**What to work on:** Beginning with the line that contains "Write part 2" and ending with the line that contains "return made", reproduce each line exactly; include both and add nothing.
╭─ Entries
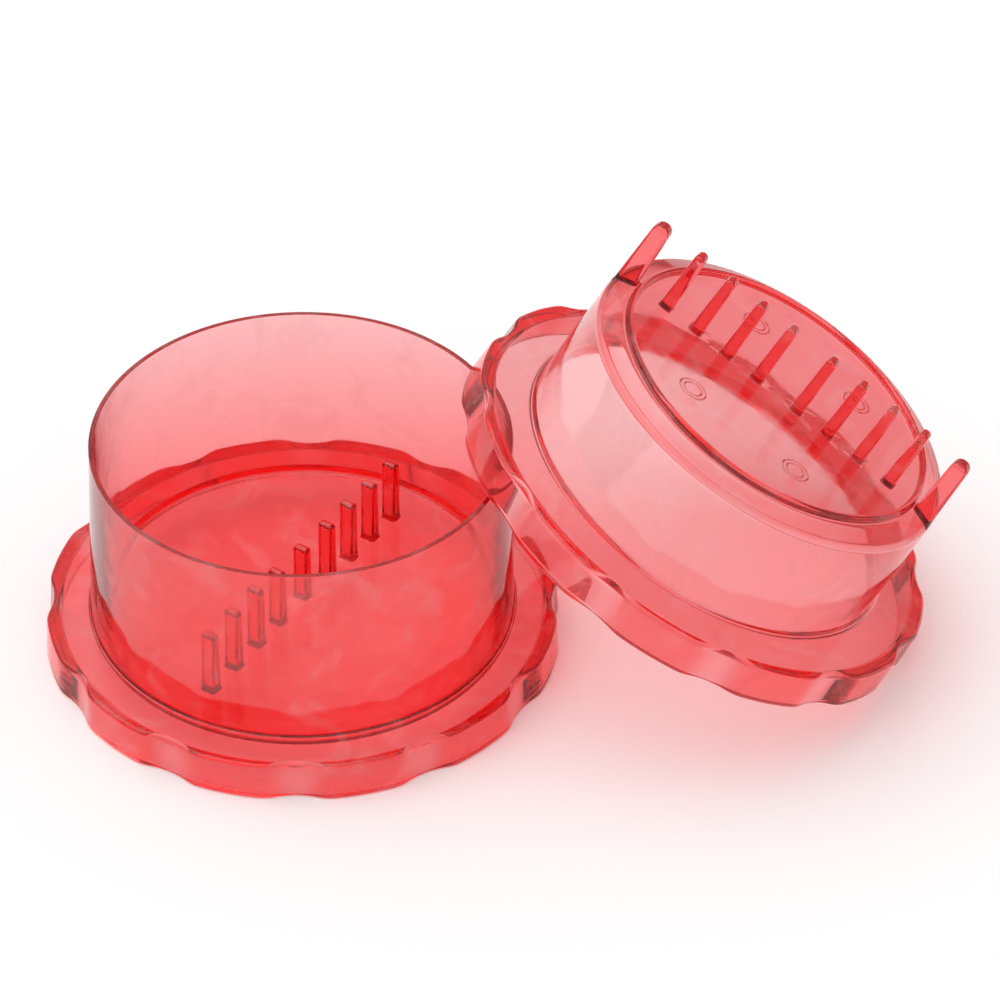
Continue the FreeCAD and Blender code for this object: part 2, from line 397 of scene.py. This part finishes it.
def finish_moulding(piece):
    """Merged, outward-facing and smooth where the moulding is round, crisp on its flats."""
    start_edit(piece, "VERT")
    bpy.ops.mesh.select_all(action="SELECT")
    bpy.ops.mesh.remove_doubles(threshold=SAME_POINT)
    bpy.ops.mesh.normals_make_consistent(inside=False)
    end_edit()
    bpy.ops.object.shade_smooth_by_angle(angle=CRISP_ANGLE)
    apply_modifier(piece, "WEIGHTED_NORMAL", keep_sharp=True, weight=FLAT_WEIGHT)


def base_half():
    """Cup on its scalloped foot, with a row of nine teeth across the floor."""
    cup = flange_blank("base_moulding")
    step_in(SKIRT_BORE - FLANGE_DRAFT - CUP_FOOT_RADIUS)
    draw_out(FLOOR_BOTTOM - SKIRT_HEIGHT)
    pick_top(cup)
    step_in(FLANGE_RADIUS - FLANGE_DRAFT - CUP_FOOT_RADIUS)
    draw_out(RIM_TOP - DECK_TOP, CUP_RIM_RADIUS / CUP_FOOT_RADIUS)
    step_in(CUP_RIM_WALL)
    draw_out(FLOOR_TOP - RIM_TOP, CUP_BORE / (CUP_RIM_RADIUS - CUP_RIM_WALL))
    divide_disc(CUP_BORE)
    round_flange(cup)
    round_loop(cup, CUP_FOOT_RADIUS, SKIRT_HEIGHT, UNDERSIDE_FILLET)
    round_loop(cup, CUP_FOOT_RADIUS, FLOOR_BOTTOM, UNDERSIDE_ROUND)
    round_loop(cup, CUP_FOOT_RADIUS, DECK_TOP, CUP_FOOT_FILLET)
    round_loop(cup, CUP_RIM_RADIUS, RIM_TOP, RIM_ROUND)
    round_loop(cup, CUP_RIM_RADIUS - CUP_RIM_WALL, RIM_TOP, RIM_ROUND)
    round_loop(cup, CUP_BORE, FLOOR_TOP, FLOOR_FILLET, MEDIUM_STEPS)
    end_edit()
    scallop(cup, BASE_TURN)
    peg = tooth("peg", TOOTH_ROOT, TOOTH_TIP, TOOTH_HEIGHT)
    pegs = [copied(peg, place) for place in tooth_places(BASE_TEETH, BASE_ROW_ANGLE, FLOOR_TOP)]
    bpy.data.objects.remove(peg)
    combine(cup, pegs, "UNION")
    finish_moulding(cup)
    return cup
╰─
╭─ Entries
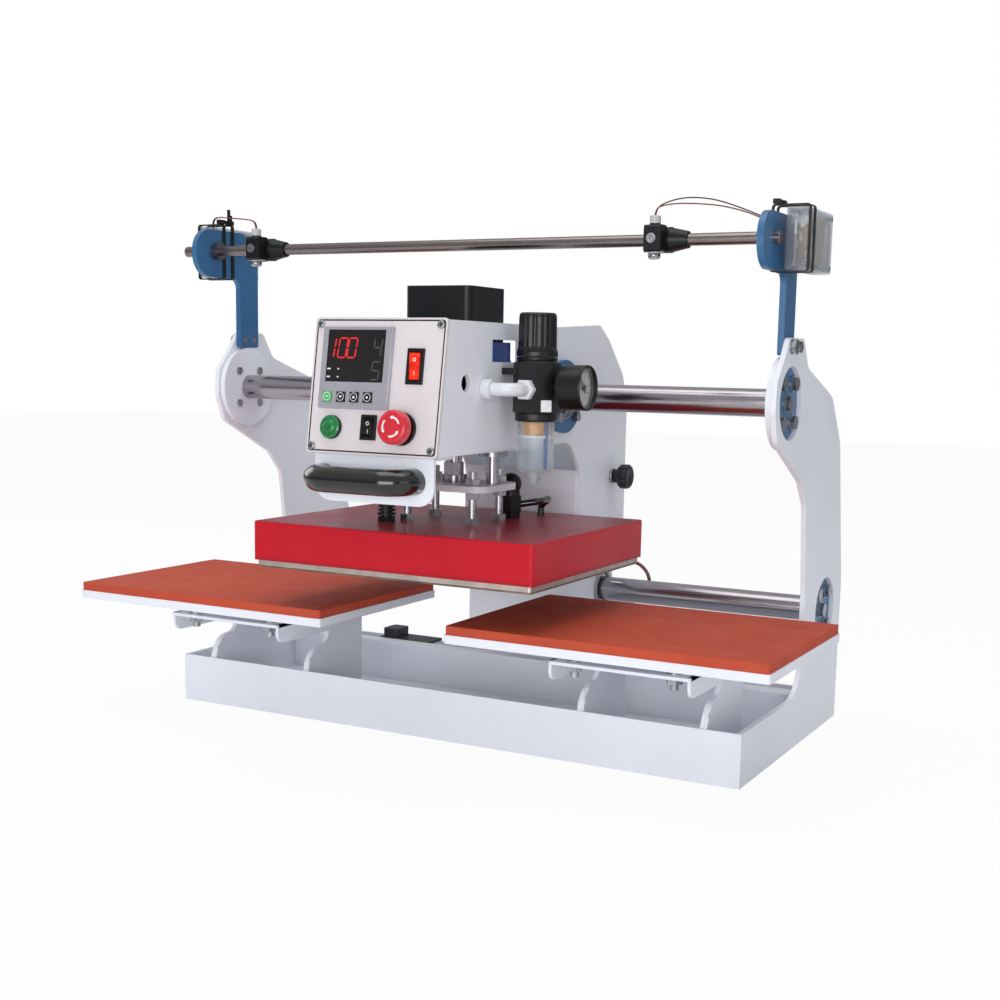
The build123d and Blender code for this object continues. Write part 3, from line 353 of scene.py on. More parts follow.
╰─
╭─ Entries
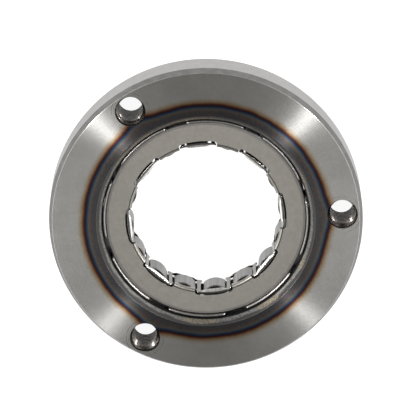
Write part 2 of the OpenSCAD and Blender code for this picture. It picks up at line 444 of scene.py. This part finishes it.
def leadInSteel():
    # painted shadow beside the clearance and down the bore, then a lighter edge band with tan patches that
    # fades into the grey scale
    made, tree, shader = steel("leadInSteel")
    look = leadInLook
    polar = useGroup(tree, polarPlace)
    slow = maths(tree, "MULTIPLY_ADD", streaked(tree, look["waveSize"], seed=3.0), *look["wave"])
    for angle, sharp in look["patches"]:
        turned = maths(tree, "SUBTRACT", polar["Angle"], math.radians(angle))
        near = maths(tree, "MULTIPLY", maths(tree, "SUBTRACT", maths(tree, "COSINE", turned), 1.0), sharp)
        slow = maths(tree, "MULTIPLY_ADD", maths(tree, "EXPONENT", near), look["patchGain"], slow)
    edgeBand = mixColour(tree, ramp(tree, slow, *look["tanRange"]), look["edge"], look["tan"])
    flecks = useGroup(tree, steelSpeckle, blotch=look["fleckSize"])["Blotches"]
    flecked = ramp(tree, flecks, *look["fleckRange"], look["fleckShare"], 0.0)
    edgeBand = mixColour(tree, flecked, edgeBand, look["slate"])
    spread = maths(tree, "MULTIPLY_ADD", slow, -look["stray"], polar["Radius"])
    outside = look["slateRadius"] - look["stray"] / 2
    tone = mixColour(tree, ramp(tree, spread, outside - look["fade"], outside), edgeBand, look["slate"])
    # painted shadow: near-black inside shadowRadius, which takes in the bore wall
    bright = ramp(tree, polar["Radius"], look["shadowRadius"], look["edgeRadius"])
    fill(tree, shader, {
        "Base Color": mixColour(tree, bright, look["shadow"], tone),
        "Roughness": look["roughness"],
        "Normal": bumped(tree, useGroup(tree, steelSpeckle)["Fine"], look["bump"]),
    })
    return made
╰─
**Reply to the task:**
Write part 2 of the OpenSCAD and Blender code for this picture. It picks up at line 444 of scene.py. This part finishes it.
def leadInSteel():
    # painted shadow beside the clearance and down the bore, then a lighter edge band with tan patches that
    # fades into the grey scale
    made, tree, shader = steel("leadInSteel")
    look = leadInLook
    polar = useGroup(tree, polarPlace)
    slow = maths(tree, "MULTIPLY_ADD", streaked(tree, look["waveSize"], seed=3.0), *look["wave"])
    for angle, sharp in look["patches"]:
        turned = maths(tree, "SUBTRACT", polar["Angle"], math.radians(angle))
        near = maths(tree, "MULTIPLY", maths(tree, "SUBTRACT", maths(tree, "COSINE", turned), 1.0), sharp)
        slow = maths(tree, "MULTIPLY_ADD", maths(tree, "EXPONENT", near), look["patchGain"], slow)
    edgeBand = mixColour(tree, ramp(tree, slow, *look["tanRange"]), look["edge"], look["tan"])
    flecks = useGroup(tree, steelSpeckle, blotch=look["fleckSize"])["Blotches"]
    flecked = ramp(tree, flecks, *look["fleckRange"], look["fleckShare"], 0.0)
    edgeBand = mixColour(tree, flecked, edgeBand, look["slate"])
    spread = maths(tree, "MULTIPLY_ADD", slow, -look["stray"], polar["Radius"])
    outside = look["slateRadius"] - look["stray"] / 2
    tone = mixColour(tree, ramp(tree, spread, outside - look["fade"], outside), edgeBand, look["slate"])
    # painted shadow: near-black inside shadowRadius, which takes in the bore wall
    bright = ramp(tree, polar["Radius"], look["shadowRadius"], look["edgeRadius"])
    fill(tree, shader, {
        "Base Color": mixColour(tree, bright, look["shadow"], tone),
        "Roughness": look["roughness"],
        "Normal": bumped(tree, useGroup(tree, steelSpeckle)["Fine"], look["bump"]),
    })
    return made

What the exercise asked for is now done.